Chissà  se all’ex Guardasigilli, fra i tanti miracolati di una remota stagione, è tornato in testa che agli esordi del Berlusconi quater il Foglio assicurò che sarebbe stato «il governo del Buonumore». Ecco, nel malanimo e fra i rancori del cupio dissolvi si consuma la «rivoluzione carismatica», come intese a suo tempo designarla il senatore Quagliariello, che tanto si è dedicato a de Gaulle.
Acclamato nel marzo del 2009 presidentissimo a vita e salutato dalle note congressuali di «Meno male che Silvio c’è», adesso Berlusconi vuole chiudere gli uffici di via dell’Umiltà  e soprattutto si rifiuta di scucire i quattrini per delle primarie che ritiene del tutto inutili, anzi dannose. Già  alcuni mesi orsono gli avevano attribuito frasi tipo: «Il Pdl non c’è più, esiste solo nella testa dei nostri dirigenti». Riguardo a questi ultimi, è sempre il Giornale di casa ad aver indicato, sia pure senza virgolette, lo stato d’animo del fondatore: fatico a sopportarli, quando vengono a casa mia mi viene voglia di andarmene.
Così, stanco di adattarsi alle continue richieste, esausto di quelle facce, oltre che delle ingrate miserie che ogni volta regolarmente gli gettano addosso coordinatori, capigruppo, ex ministri e maggiorenti, Berlusconi ha preso a scavalcarli rivolgendo le proprie residue speranze ad amazzoni, fidati buontemponi, sospetti millantatori, più o meno ignoti e talvolta ignari imprenditori, ad esempio quei «gelatai» rispetto a cui Alfano ha riaffermato il primato della «politica», nientemeno.

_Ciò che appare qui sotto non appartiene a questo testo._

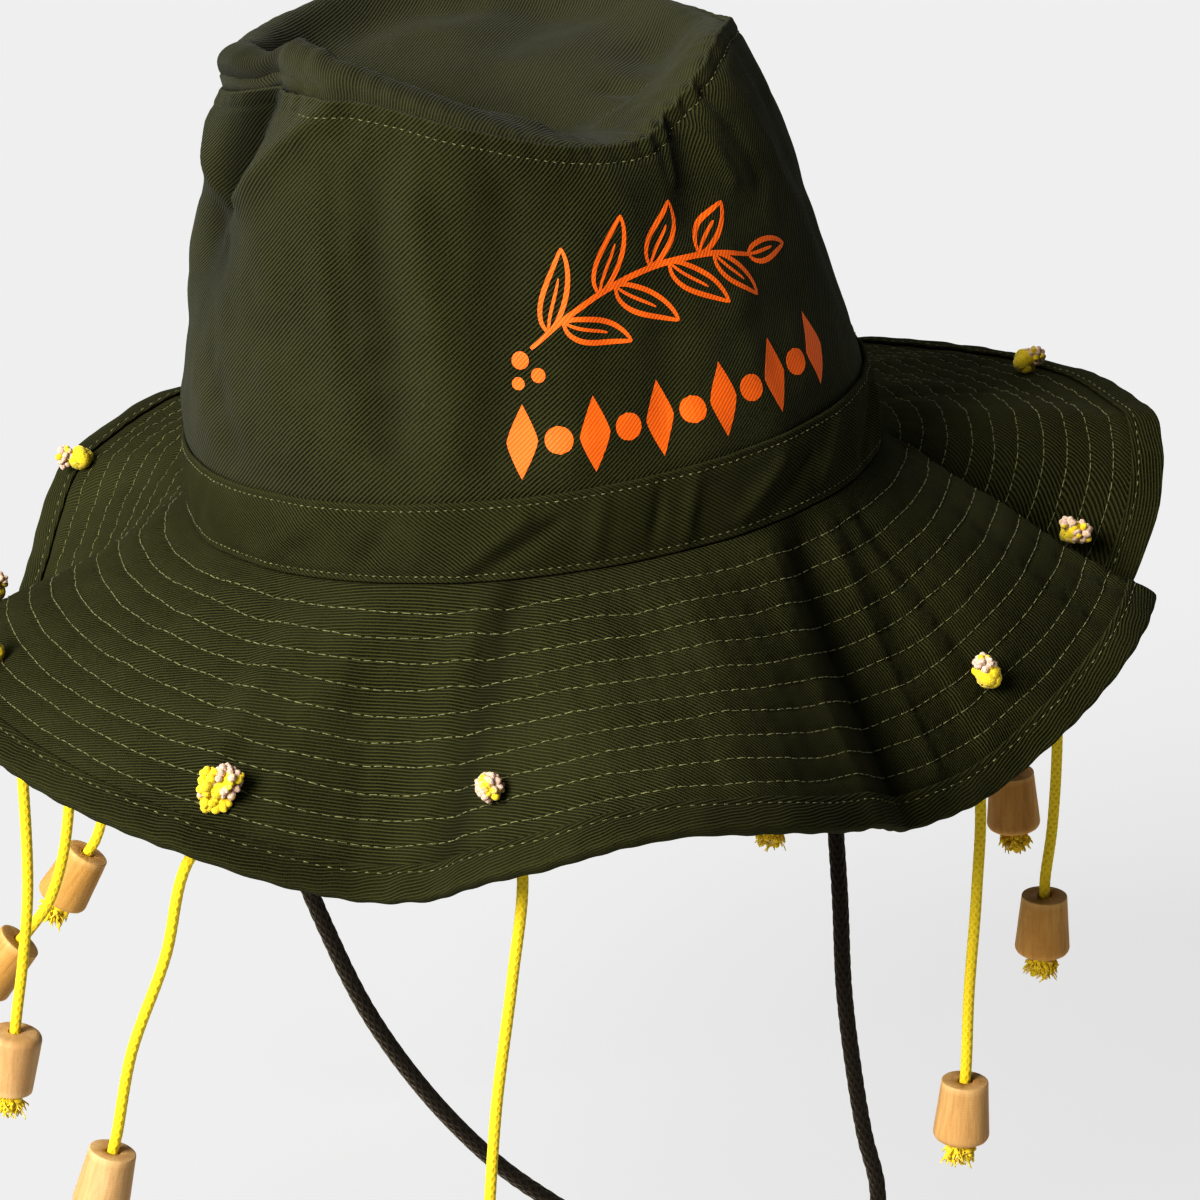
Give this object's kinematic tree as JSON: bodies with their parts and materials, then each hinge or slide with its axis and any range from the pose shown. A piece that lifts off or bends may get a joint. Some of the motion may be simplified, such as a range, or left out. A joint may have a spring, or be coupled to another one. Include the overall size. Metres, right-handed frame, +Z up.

In dodici minuti — e allora fu un vanto — venne sciolta Forza Italia per dare vita a quel «Popolo » della libertà  che Berlusconi volle battezzare con un finto referendum. In mancanza di un impossibile se stesso ringiovanito, a 76 anni per la nuova Forza Italia il Cavaliere pensa ora ad arruolare Briatore, di cui deve aver
dimenticato certe cosette niente affatto simpatiche che diceva di lui al telefono; e addirittura s’incanta con l’idea di Montezemolo, che tutte le volte gli ha sempre detto no e che poche settimane prima della caduta del 12 novembre 2011, a un passo dal dileggio, fermò l’automobile come per entrare a Palazzo Grazioli; e quando vide che attorno a sé cresceva l’agitazione dei giornalisti di colpo fece dietro front e risalì in macchina ridacchiando.

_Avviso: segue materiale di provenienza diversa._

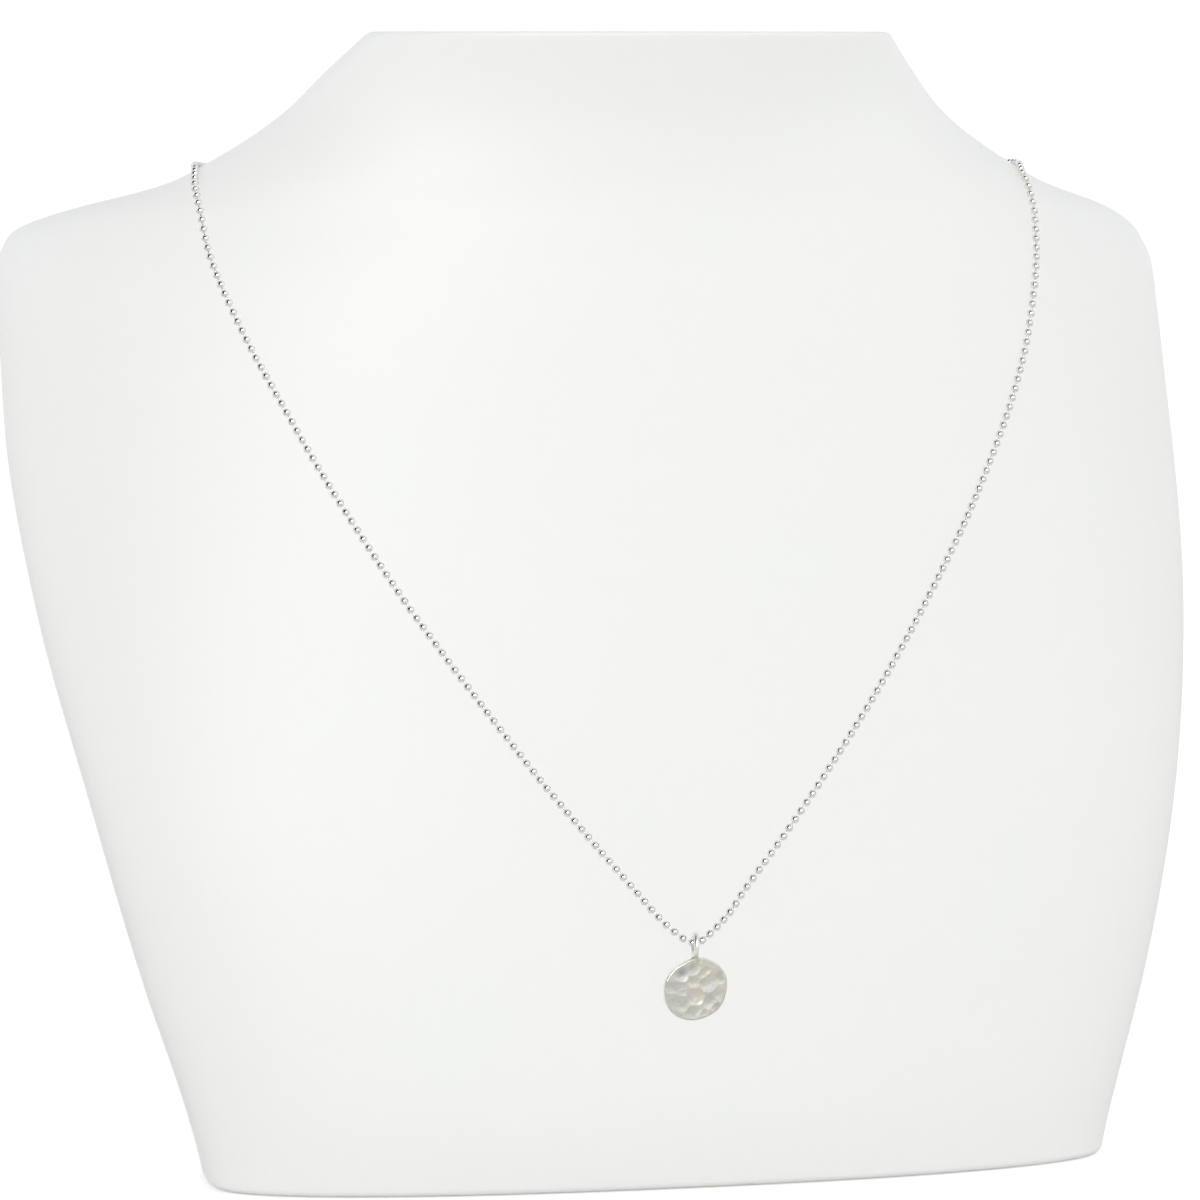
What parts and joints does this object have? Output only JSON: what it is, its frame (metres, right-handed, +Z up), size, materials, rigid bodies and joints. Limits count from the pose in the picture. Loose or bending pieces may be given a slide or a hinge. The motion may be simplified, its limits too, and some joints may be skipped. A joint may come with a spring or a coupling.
{
  "type": "disc pendant necklace on a neck bust",
  "caption": "Small hammered silver disc on a fine bead chain, laid round a plain white neck bust that stands on its flat base.",
  "frame": {"origin": "middle of the floor under the whole, at the foot of the bust's flat base", "axes": "+Z up, -Y to the front of the chest, +X to the right seen from the front"},
  "size_m": [0.198, 0.102, 0.183],
  "materials": {
    "white_leatherette": "white leatherette with a fine pebbled grain",
    "chain_silver": "polished silver beads with small cut facets",
    "pendant_silver": "softly polished hammered silver"
  },
  "bodies": {
    "bust": {"neck_bust": "white_leatherette", "bead_chain": "chain_silver", "clasp": "chain_silver"},
    "pendant": {"disc_pendant": "pendant_silver"}
  },
  "joints": [
    {"name": "pendant_swing", "type": "hinge", "parent": "bust", "child": "pendant", "pos_m": [0, -0.0488, 0.0395], "axis": [-1, 0, 0], "range_deg": [0, 170]}
  ]
}
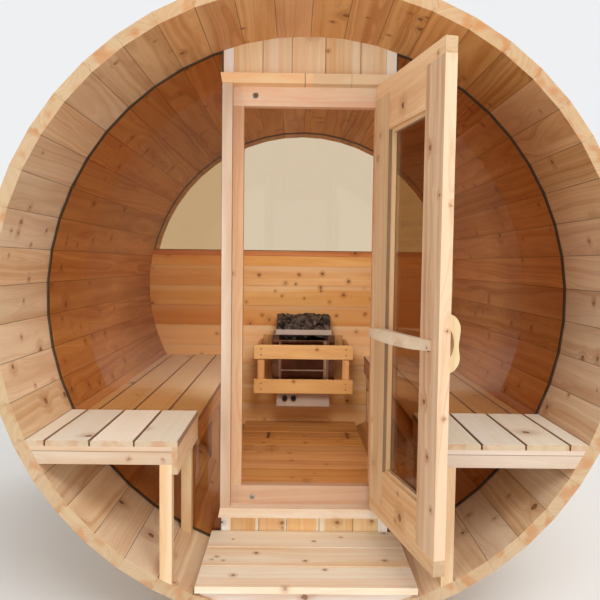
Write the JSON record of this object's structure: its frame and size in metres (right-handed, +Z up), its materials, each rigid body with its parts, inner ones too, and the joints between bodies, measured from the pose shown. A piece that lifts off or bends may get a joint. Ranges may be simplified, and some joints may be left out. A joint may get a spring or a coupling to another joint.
{
  "type": "barrel sauna",
  "caption": "Barrel sauna of cedar staves with an open porch, porch benches, glazed front, a hinged door, cabin benches, a rear half-moon window and a guarded stove.",
  "frame": {"origin": "on the ground, below the middle of the barrel's length, at the middle cradle's underside", "axes": "+Z up, -Y out of the porch, +Y towards the rear window, +X on the right of someone facing the door"},
  "size_m": [2.1328, 2.613, 2.1805],
  "materials": {
    "cedar_staves": "planed, unfinished",
    "cedar_wall_boards": "planed, unfinished",
    "cedar_trim": "planed, unfinished, sapwood",
    "cedar_frame": "planed, unfinished, heartwood",
    "cedar_door": "planed, unfinished",
    "cedar_deck": "planed, unfinished",
    "cedar_bench": "planed, unfinished",
    "cradle_timber": "sawn",
    "guard_timber": "planed, unfinished",
    "tinted_glass": "bronze tint, polished",
    "black_seal": "matte",
    "band_steel": "brushed",
    "hinge_steel": "brushed",
    "heater_steel": "polished sheet",
    "control_box_steel": "satin sheet",
    "heater_stone": "broken rock",
    "knob_plastic": "matte black"
  },
  "bodies": {
    "sauna": {"back_wall_boards": "cedar_wall_boards", "cabin_bench_aprons": "cedar_bench", "cabin_bench_legs": "cedar_bench", "cabin_bench_rails": "cedar_bench", "cabin_bench_slats": "cedar_bench", "cabin_floor_boards": "cedar_deck", "cradles": "cradle_timber", "door_casings": "cedar_trim", "door_head_board": "cedar_frame", "door_head_trim": "cedar_trim", "door_sill_trim": "cedar_trim", "door_stops": "cedar_frame", "door_threshold": "cedar_frame", "floor_runners": "cedar_deck", "frame_hinges": "hinge_steel", "front_bottom_boards": "cedar_wall_boards", "front_glass": "tinted_glass", "front_glass_seals": "black_seal", "front_posts": "cedar_trim", "front_top_boards": "cedar_wall_boards", "guard_arms": "guard_timber", "guard_boards": "guard_timber", "guard_posts": "guard_timber", "heater_brackets": "heater_steel", "heater_case": "heater_steel", "heater_control_box": "control_box_steel", "heater_stones": "heater_stone", "porch_bench_aprons": "cedar_bench", "porch_bench_legs": "cedar_bench", "porch_bench_rails": "cedar_bench", "porch_bench_slats": "cedar_bench", "porch_floor_boards": "cedar_deck", "porch_floor_fascia": "cedar_deck", "staves_left_lower": "cedar_staves", "staves_left_upper": "cedar_staves", "staves_right_lower": "cedar_staves", "staves_right_upper": "cedar_staves", "staves_roof": "cedar_staves", "steel_bands": "band_steel", "window_cap": "cedar_frame", "window_glass": "tinted_glass", "window_seal": "black_seal"},
    "door": {"door_stiles": "cedar_door", "door_rails": "cedar_door", "door_glass": "tinted_glass", "door_glazing_beads": "cedar_door", "door_push_bar": "cedar_trim", "door_pull_handle": "cedar_trim", "leaf_hinges": "hinge_steel"},
    "timer": {"timer_knob": "knob_plastic"},
    "thermostat": {"thermostat_knob": "knob_plastic"}
  },
  "joints": [
    {"name": "door_hinge", "type": "hinge", "parent": "sauna", "child": "door", "pos_m": [0.292, -0.8187, 1.112], "axis": [0, 0, 1], "range_deg": [-103, 4]},
    {"name": "timer_turn", "type": "hinge", "parent": "sauna", "child": "timer", "pos_m": [-0.103, 0.776, 0.40411], "axis": [0, -1, 0], "range_deg": [-300, 0]},
    {"name": "thermostat_turn", "type": "hinge", "parent": "sauna", "child": "thermostat", "pos_m": [-0.048, 0.776, 0.40411], "axis": [0, -1, 0], "range_deg": [-270, 0]}
  ]
}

Su un tovagliolo di un’enoteca di Montecatini, dove è andato a farsi curare con il laser, l’uomo che ha cambiato l’arte del potere in Italia ha scritto del «suo» nuovo soggetto ancora desolatamente senza nome: «Nuovo e pulito» per andare «oltre il 50 per cento», che forse non ci credeva nemmeno il proprietario ultraberlusconiano del locale, che pure ha promesso di mettere quell’impegnativo reperto di stoffa dietro una teca.
Ma il pensiero più triste rubricato nei progetti del tardo berlusconismo al tramonto gli è sfuggito di bocca come un sospiro: «Se fossero ancora vivi, ci metterei dentro Vianello e la Mondaini ». E c’è ormai un aria mortifera da quelle parti, un rincorrersi di ombre a loro modo tenebrose, un accavallarsi di immagini sempre più perturbanti come quella di lui che estrarrà  dal cilindro un dinosauro, e nessuno giustamente ride più, e tutto precipita in rovina, come ampiamente preannunciato.